Mare No. 2739 is 6 years old.

She's a sorrel. Her number is freeze-branded onto her auburn rump. She was captured in a remote area in central Nevada, the state where more than half of all wild horses live. Home was a dry, roadless tract almost as big as Rhode Island. BLM says the area can hold 400 horses, and it's removed about 2,000 in the last 20 years.

Most descend from Pony Express stock, but at the Shadow Seven, No. 2739 mingles with horses caught across the West – paints and Appaloosas, buckskins and palominos, Andalusians and the offspring of escaped cavalry mounts.

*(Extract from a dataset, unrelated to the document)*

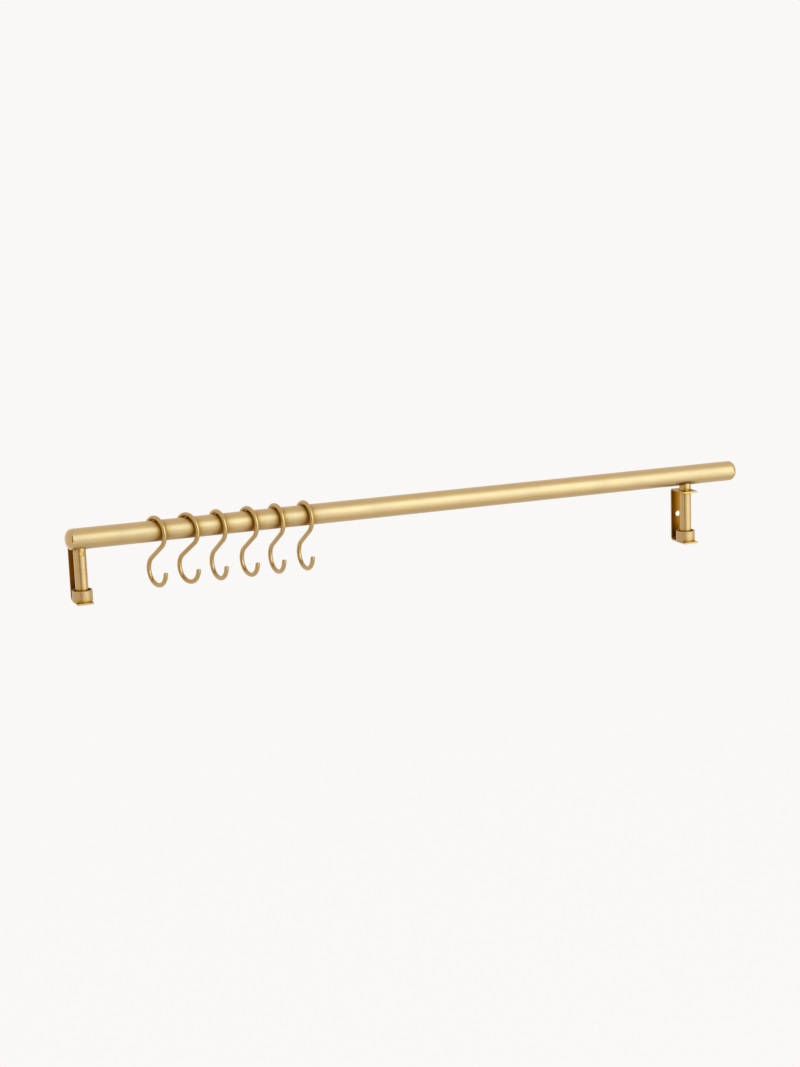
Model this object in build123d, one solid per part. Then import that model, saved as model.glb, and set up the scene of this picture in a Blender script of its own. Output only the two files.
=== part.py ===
from build123d import *
import os
from math import acos, cos, degrees, radians, sin

# Wall coat rack: a round brass rail on two bent strip brackets, with six wire hooks on it.
# Sizes are in millimetres. X runs along the rail and Z is up. The wall is the plane Y = 0,
# and the rack is on its -Y side. The origin is the centre of the left bracket's screw hole,
# on the wall plane.

# The rail, a tube closed by two domed caps
RAIL_OD = 20.8
RAIL_WALL = 1.5
CAP_DOME = 7.0
CAP_PLUG = 5.0
PLUG_FIT = 0.05

# Where the two posts stand under the rail
POST_PITCH = 657.0
LEFT_OVERHANG = 13.5
RIGHT_OVERHANG = 60.0

# The posts: a coped head against the rail, with a spigot through the rail's wall
POST_D = 12.5
SPIGOT_D = 8.0
SPIGOT_FIT = 0.05
SPIGOT_ROOT = 1.0
FOOT_CHAMFER = 0.5

# A shallow round recess near the top of the left post, turned a little towards the rail's middle
RECESS_D = 4.6
RECESS_DEPTH = 1.2
RECESS_DROP = 3.3
RECESS_TURN = 11.0

# The brackets, each bent from one strip: the right one is a C round its post, and the left one
# is an L, whose back plate ends behind the rail
STRIP_T = 1.6
STRIP_W = 16.0
BEND_R = 2.4
BRACKET_H = 56.8
POST_TO_WALL = 17.6
FLANGE_REACH = 13.0
POST_HOLE_PLAY = 0.5
SCREW_HOLE_D = 6.0

# How far below the rail's axis each bracket's lower end lies
LEFT_FOOT = 62.6
RIGHT_FOOT = 72.7

# The sockets, short tubes on the bottom flanges that the posts stand in
SOCKET_OD = 20.0
SOCKET_WALL = 1.5
SOCKET_H = 11.1
RIM_CHAMFER = 0.35

# The hooks: each an eye over the rail, a straight stem under it and an open loop
WIRE_D = 4.5
EYE_R = 15.3
LOOP_R = 14.5
LOOP_DROP = 37.3
EYE_END = 155.0
TIP_END = 0.0
WIRE_END_R = 1.2
REST_GAP = 0.2

# Each hook's place along the rail, from the left post, its twist about the vertical, and how far
# its loop hangs back under the rail by its own weight
HOOK_AT = (75.5, 107.5, 138.0, 169.5, 198.0, 228.0)
HOOK_TWIST = (20.0, 25.0, 14.0, 16.0, 11.0, 10.0)
HOOK_TILT = 1.2

# Worked out from the sizes above
RAIL_R = RAIL_OD / 2
BORE_R = RAIL_R - RAIL_WALL
RAIL_Z = LEFT_FOOT - BRACKET_H / 2
TUBE_X0 = CAP_DOME - LEFT_OVERHANG
TUBE_X1 = POST_PITCH + RIGHT_OVERHANG - CAP_DOME
TUBE_MID = (TUBE_X0 + TUBE_X1) / 2
SPIGOT_HOLE_R = SPIGOT_D / 2 + SPIGOT_FIT
LEFT_MID_Z = 0.0
RIGHT_MID_Z = LEFT_FOOT - RIGHT_FOOT

ALONG_X = Rotation(0, 90, 0)
ALONG_Y = Rotation(90, 0, 0)


def seat_z(mid_z):
    """Height of the bottom flange's upper face, where the socket and the post stand."""
    return mid_z - BRACKET_H / 2 + STRIP_T


def upright(radius, z0, z1, x):
    """A vertical cylinder on the rail's centre plane."""
    return Pos(x, -POST_TO_WALL, (z0 + z1) / 2) * Cylinder(radius, z1 - z0)


def rail_core(radius):
    """A cylinder on the rail's axis, longer than the tube."""
    length = POST_PITCH + LEFT_OVERHANG + RIGHT_OVERHANG
    return Pos(TUBE_MID, -POST_TO_WALL, RAIL_Z) * ALONG_X * Cylinder(radius, length)


def rail_tube():
    """The tube, with a hole in its underside for each post and a spare one at mid-length."""
    tube = ALONG_X * Cylinder(RAIL_R, TUBE_X1 - TUBE_X0)
    tube = Pos(TUBE_MID, -POST_TO_WALL, RAIL_Z) * tube
    tube -= rail_core(BORE_R)
    for x in (0.0, TUBE_MID, POST_PITCH):
        tube -= upright(SPIGOT_HOLE_R, RAIL_Z - RAIL_OD, RAIL_Z, x)
    return tube


def end_cap(x, turn):
    """A domed cap with a plug in the tube's bore; turn 0 faces +X and turn 180 faces -X."""
    plug_r = BORE_R - PLUG_FIT
    dome = EllipticalCenterArc((0, 0), CAP_DOME, RAIL_R, arc_size=90)
    sides = Polyline((0, RAIL_R), (0, plug_r), (-CAP_PLUG, plug_r), (-CAP_PLUG, 0), (CAP_DOME, 0))
    section = make_face([dome, sides])
    cap = revolve(section, Axis.X)
    return Pos(x, -POST_TO_WALL, RAIL_Z) * Rotation(0, 0, turn) * cap


def post(x, mid_z):
    """A round post: its foot on the bottom flange, its head coped to the rail."""
    foot = seat_z(mid_z)
    shaft = upright(POST_D / 2, foot, RAIL_Z, x)
    shaft = chamfer(shaft.faces().sort_by(Axis.Z)[0].edges(), FOOT_CHAMFER)
    shaft -= rail_core(RAIL_R)
    spigot = upright(SPIGOT_D / 2, RAIL_Z - RAIL_R - SPIGOT_ROOT, RAIL_Z, x)
    return shaft + (spigot - rail_core(BORE_R))


def recess(x):
    """The round cutter for the recess in a post's side."""
    place = Pos(x, -POST_TO_WALL, RAIL_Z - RAIL_R - RECESS_DROP) * Rotation(0, 0, RECESS_TURN)
    return place * Pos(0, -POST_D / 2, 0) * ALONG_Y * Cylinder(RECESS_D / 2, 2 * RECESS_DEPTH)


def bracket(x, mid_z, bends):
    """One strip bent forward under its post, and with a second bend forward round the post."""
    depth = POST_TO_WALL + FLANGE_REACH
    outside = Pos(-depth / 2, 0) * Rectangle(depth, BRACKET_H)
    outside = fillet(outside.vertices().group_by(Axis.X)[-1].sort_by(Axis.Y)[:bends], BEND_R + STRIP_T)
    room = BRACKET_H - bends * STRIP_T
    inside = Pos(-depth / 2 - STRIP_T, STRIP_T / 2 * (2 - bends)) * Rectangle(depth, room)
    inside = fillet(inside.vertices().group_by(Axis.X)[-1].sort_by(Axis.Y)[:bends], BEND_R)
    strip = extrude(Plane.YZ * (outside - inside), STRIP_W / 2, both=True)
    strip = Pos(x, 0, mid_z) * strip
    top = mid_z + BRACKET_H / 2
    strip -= upright(POST_D / 2 + POST_HOLE_PLAY, top - 2 * STRIP_T, top + STRIP_T, x)
    strip -= Pos(x, 0, mid_z) * ALONG_Y * Cylinder(SCREW_HOLE_D / 2, 4 * STRIP_T)
    return strip


def socket(x, mid_z):
    """A short open tube on the bottom flange, round the post's foot."""
    base = seat_z(mid_z)
    ring = upright(SOCKET_OD / 2, base, base + SOCKET_H, x)
    ring -= upright(SOCKET_OD / 2 - SOCKET_WALL, base, base + SOCKET_H, x)
    return chamfer(ring.faces().sort_by(Axis.Z)[-1].edges(), RIM_CHAMFER)


def hook(x, twist):
    """An open S of round wire. Its plane is local X to the front and local Y up."""
    eye_z = RAIL_R + REST_GAP + WIRE_D / 2 - EYE_R
    loop_z = eye_z - LOOP_DROP
    lean = degrees(acos((EYE_R + LOOP_R) / LOOP_DROP))
    leave = lean - 90
    meet = leave + 180
    eye = CenterArc((0, eye_z), EYE_R, EYE_END, leave - EYE_END)
    loop = CenterArc((0, loop_z), LOOP_R, meet, 360 + TIP_END - meet)
    stem = Line(eye @ 1, loop @ 0)
    front = (sin(radians(twist)), -cos(radians(twist)), 0)
    behind = (front[1], -front[0], 0)
    plane = Plane(origin=(x, -POST_TO_WALL, RAIL_Z), x_dir=front, z_dir=behind)
    path = plane.location * Rotation(0, 0, -HOOK_TILT) * Wire([eye, stem, loop])
    wire = sweep((path ^ 0) * Circle(WIRE_D / 2), path=path)
    ends = wire.faces().filter_by(GeomType.PLANE).edges()
    return fillet(ends, WIRE_END_R)


def build():
    """Every piece of the rack by name."""
    pieces = {"rail_tube": rail_tube()}
    pieces["left_end_cap"] = end_cap(TUBE_X0, 180)
    pieces["right_end_cap"] = end_cap(TUBE_X1, 0)
    sides = {"left": (0.0, LEFT_MID_Z, 1), "right": (POST_PITCH, RIGHT_MID_Z, 2)}
    for side, (x, mid_z, bends) in sides.items():
        pieces[f"{side}_post"] = post(x, mid_z)
        pieces[f"{side}_bracket"] = bracket(x, mid_z, bends)
        pieces[f"{side}_socket"] = socket(x, mid_z)
    pieces["left_post"] -= recess(0.0)
    for number, (x, twist) in enumerate(zip(HOOK_AT, HOOK_TWIST), start=1):
        pieces[f"hook_{number}"] = hook(x, twist)
    return pieces


os.makedirs("parts", exist_ok=True)
for name, piece in build().items():
    export_step(piece, f"parts/{name}.step")
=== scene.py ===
import bpy
from dataclasses import dataclass, replace
from math import radians
from mathutils import Matrix, Vector


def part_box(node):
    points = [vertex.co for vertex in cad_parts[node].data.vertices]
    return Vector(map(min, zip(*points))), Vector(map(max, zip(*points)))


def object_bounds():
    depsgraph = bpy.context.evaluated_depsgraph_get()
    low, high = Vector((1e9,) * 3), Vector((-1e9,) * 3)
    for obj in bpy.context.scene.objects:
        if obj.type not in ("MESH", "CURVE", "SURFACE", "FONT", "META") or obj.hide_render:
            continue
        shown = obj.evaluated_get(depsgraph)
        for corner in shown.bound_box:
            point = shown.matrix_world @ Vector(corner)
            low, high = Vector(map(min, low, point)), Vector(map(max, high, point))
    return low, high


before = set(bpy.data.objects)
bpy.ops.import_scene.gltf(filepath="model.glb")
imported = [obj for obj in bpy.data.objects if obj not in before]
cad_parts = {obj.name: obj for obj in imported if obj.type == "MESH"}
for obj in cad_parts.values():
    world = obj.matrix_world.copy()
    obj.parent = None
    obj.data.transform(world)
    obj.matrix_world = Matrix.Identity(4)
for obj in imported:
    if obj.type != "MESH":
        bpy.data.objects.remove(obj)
cad_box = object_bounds()

# The camera, in metres in the rack's frame. It stands to the left of the rail, in front of it and
# above it, and is rolled by a few degrees, so that the rail climbs to the right as steeply as in
# the photograph. The lens is in millimetres.
CAMERA_AT = Vector((-0.378, -1.906, 0.4045))
CAMERA_AIM = Vector((0.329, -0.0176, 0.0049))
CAMERA_ROLL = 2.13
LENS = 90.9

# The background colour, and how bright it is to the rays that light rough surfaces
PALE = (0.956, 0.939, 0.923)
FILL = 0.8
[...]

A few show the swayed back of old age. Some have homely, mulelike heads. Most are sturdy, sure-footed and elegant. Groups of half-sisters nibble in a rocky creek bed. Captured together a thousand miles away, they'll spend retirement together, for now.

"I'd like to keep 'em here and enjoy 'em and feed 'em," said Mr. Rogers. "But that isn't up to us."


Old law

Wild Free-Roaming Horse and Burro Act of 1971

"Congress finds and declares that wild free-roaming horses and burros are living symbols of the historic and pioneer spirit of the West. ... Wild free-roaming horses and burros shall be protected from capture, branding, harassment, or death."

New law

Burns amendment

Allows the sale – for any commercial purpose – of wild horses 10 and older and those that have been put up for adoption three times. Sen. Conrad Burns, R-Mont., inserted the provision in a 3,300-page spending bill signed by President Bush in December.

Proposed law

Bills to protect wild horses, both pending in House committees:

HR297: The bill would restore the ban on commercial sale and slaughter of mustangs. Authors: Reps. Nick Rahall, D-W.Va., and Ed Whitfield, R-Ky.; 15 co-sponsors.

HR503: The American Horse Slaughter Prevention Act would ban horse slaughter for human consumption nationwide. Author: Rep. John Sweeney, R-N.Y.; 55 co-sponsors.